Как и следовало ожидать, эстетические консерваторы продолжают хулить прозу Фельзена, как «скучную, утомительную и невыразительную» (Михаил Осоргин. Последние новости. 1930. № 3284. С. 3), «скучную и ненужную» (Кирилл Зайцев. Россия и славянство. 1930. № 71. С. 3), а самого автора считают писателем, «не лишенным дарования, но всё сделавшим для того, чтобы затруднить его выявление» (А. Савельев. Руль. 1930. № 2873. С. 2–3). Впрочем, и здесь были исключения. Петр Пильский, отнюдь не склонный к поощрению литературных экспериментов, как бы нехотя признавал, что «Фельзен интересен. Правда, его рассказ не из увлекательных.

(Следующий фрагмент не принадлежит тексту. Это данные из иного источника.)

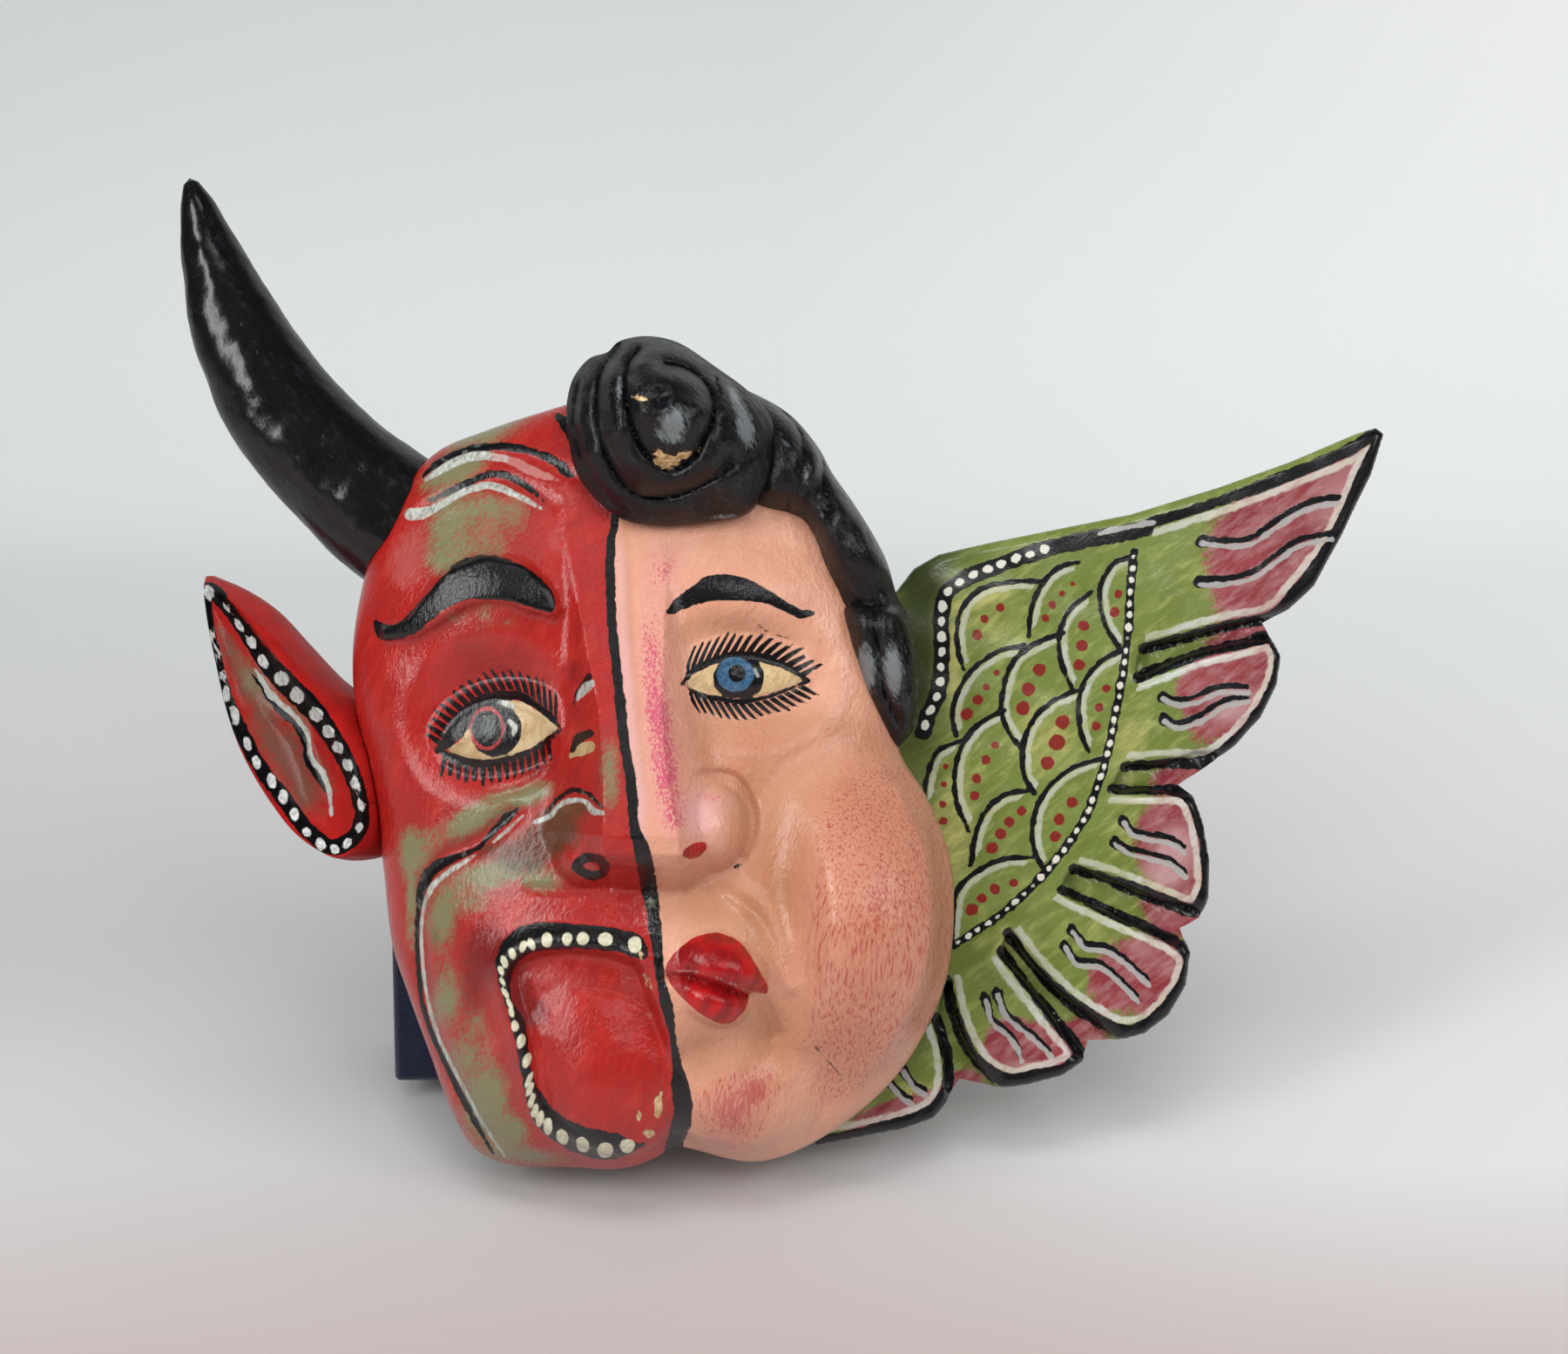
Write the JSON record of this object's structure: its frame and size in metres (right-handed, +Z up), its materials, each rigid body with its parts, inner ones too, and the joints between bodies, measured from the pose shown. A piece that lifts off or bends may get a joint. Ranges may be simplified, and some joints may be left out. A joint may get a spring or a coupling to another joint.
{
  "type": "carved mask on stand",
  "caption": "Carved, painted wooden mask, half horned devil and half winged cherub, hollow behind, leaning back on a cloth-covered block stand.",
  "frame": {"origin": "on the floor under the middle of the whole object's box", "axes": "+Z up, the face looks towards -Y, the horn and ear are on the -X side and the wing on the +X side"},
  "size_m": [0.352, 0.1306, 0.2778],
  "materials": {
    "painted_face": "gloss enamel paint, red on the devil's half and flesh pink on the cherub's",
    "black_paint": "gloss black enamel paint",
    "painted_ear": "gloss enamel paint, red with a muddy brown bowl and a dotted black band",
    "painted_wing": "gloss enamel paint, green fading to brownish red at the feather ends",
    "stand_cloth": "dark navy napped cloth"
  },
  "bodies": {
    "root": {"face": "painted_face", "horn": "black_paint", "ear": "painted_ear", "wing": "painted_wing", "stand": "stand_cloth"}
  },
  "joints": []
}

Но он умен, психологически правдив, тонко задуман… В нем – настоящая оригинальность, он легок и внушителен, ему не мешает даже пристрастие к мелкому узору, подробностям, самоанализу. Эти тяготения могли создать скуку. Ее нет. Это доказывает авторскую умелость, литературную опытность, чутье, подсказывающее меру и предел» (Сегодня. 1930. № 69. С. 6). Наметилось также потепление в отношении к творческому методу Фельзена и со стороны Марка Слонима, который писал в рецензии на первый том «Чисел»: «Самое интересное в номере – рассказы Ю. Фельзена, Газданова и отрывки из романа С. Шаршуна. Но первые два произведения обнаруживают тенденцию именно французскую, находятся в большей степени под знаком французской тонкости, мастерства, литературного лоска или кунстштюка. Рассказ Ю. Фельзена “Неравенство” – написанный под сильным влиянием Пруста – намеренно освобожден от всякой внешней изобразительности <…> И сила и слабость этого умно и тонко построенного произведения заключается в той сухости, обнаженности, в какой представлены переживания действующих лиц. Порою отвлеченность, почти алгебраичность формулировок лишает рассказ самого воздуха, необходимого для художественного произведения, но именно в этой “безвоздушности”, в отсутствии всякой художественной “мебели” и кроется своеобразие этого психологического этюда. Во всяком случае рассказ обнаруживает в авторе и талант и какое-то умственное изящество» (Воля России. 1930. № 3. С. 301).